Fourthly, perhaps most fundamentally (and most controversially), why should it be Britain which not only leaps into the lead in demanding military action, however sorely needed, against a middle eastern Muslim régime, however repressive, but also insists on playing a prominent part in the military action as soon as it has UN authority? Britain has no special or unique responsibility for the protection of Libyan civilians, compared with (for example) Italy, whose colony Libya used to be, or France, which more than any other western country has apparently supplied Gaddafi with more and more sophisticated weaponry, including updating and modernising his Mystère jet fighters.
The logic of the situation suggests an Arab-led operation, with a few select and respectable western countries in discreet support. Britain is more heavily engaged in Afghanistan than any other western country except the US, and undertaking yet another active military operation in yet another country in the region risks gross over-stretch of our defence resources. Britain, more than almost any other western country apart from Greece and Ireland, has opted to tackle its international debt and budget deficit by ferocious cuts in almost all its social and welfare services, gratuitously adding to unemployment, smothering demand in the economy, and risking driving its economy into a second recession even more severe than the first: what further swingeing cuts (or new borrowing) will be needed to pay for another military adventure in which no major national interests are at stake?

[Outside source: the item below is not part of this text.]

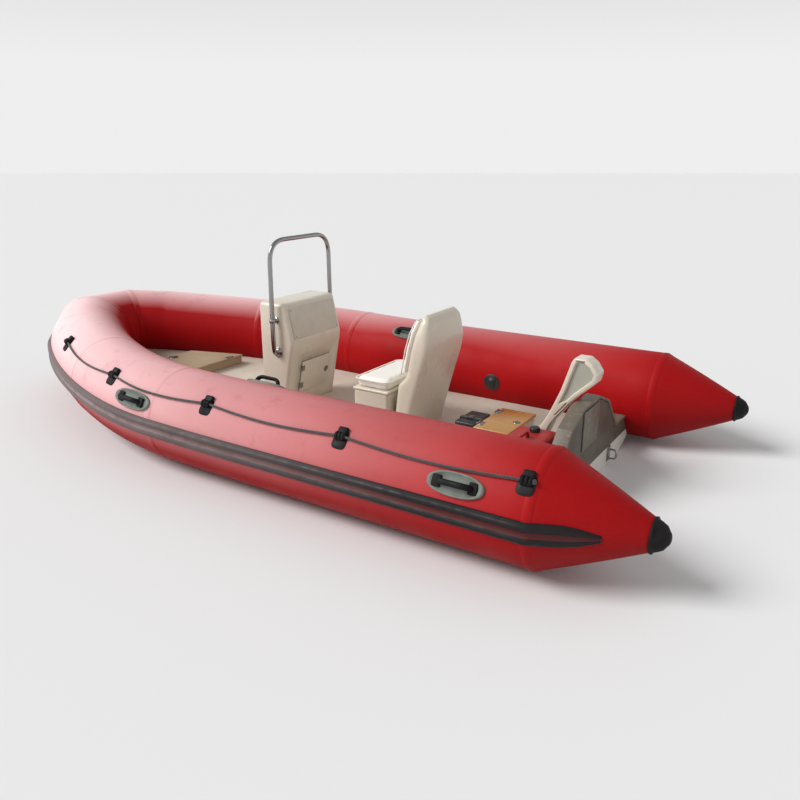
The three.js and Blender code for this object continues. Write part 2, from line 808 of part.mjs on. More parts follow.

It would have been prudent to encourage two or three rich Arab states to play a prominent part in the air war that is now beginning. It would have displayed political and diplomatic sensitivity for the country which played such a prominent role in the illegal attack on Iraq, and is still so prominently engaged in an increasingly unpopular war in Afghanistan, to leave it to others to force the pace over Libya and then to contribute its airmen and women, and military hardware, to the combat.
British love affair
There seems to be a strange kind of British love affair both with war and with the idea of leadership. No doubt there are sound historical reasons for our subconscious association between war and glorious victory, and a similarly deep-seated assumption that if there’s going to be a war, Britain must automatically be playing the “leading role” in it – an obvious imperial hangover. It’s no coincidence that the country which had the most worried doubts about the call to arms in Libya, and which abstained from the vote on UNSCR 1973 on Thursday, was Germany, whose subconscious associations are doubtless very different. In Friday’s parliamentary sitting on Libya, almost every fulsome tribute to the Prime Minister’s brilliant success referred to his, and Britain’s, “leading role” in securing the Security Council resolution. (The tributes to the success of the British diplomats at the United Nations in New York who had taken part in the heavy lifting of negotiating the terms of the resolution were surely much better earned.)
In much the same way, those in politics and the media who argue against the immediate withdrawal of all British forces from Afghanistan, where their presence is fairly obviously doing more harm than good, almost invariably talk as if “our” withdrawal would be the same thing as the withdrawal of the Americans and all the other members of the coalition in Afghanistan, leaving the country defenceless against the return of the Taliban, with al-Qaida in tow. The idea that the Americans and their other partners might soldier on without Britain never seems to occur to these arm-chair warriors. Nor, it now appears, can the same proud patriots conceive of the enforcement of the Security Council resolution on Libya without Britain in a starring role. They are seemingly quite impervious to the inconvenient facts that the nimble M. Sarkozy stole in front of Mr Cameron in campaigning for military action against Gaddafi and then stole Britain’s thunder again by ensuring that a French warplane would be the first to fire at a Libyan military vehicle.
Those of us who found Tony Blair’s itch for military intervention, and his obsession with British leadership, obnoxious and alarming were, it now seems, premature in celebrating his departure from UK politics. Blairism rides again, personified in the strident and triumphant voices of Sir Malcolm Rifkind and Mr David Cameron. They have taken a huge and above all a totally unnecessary gamble. We can only hope that it will pay off.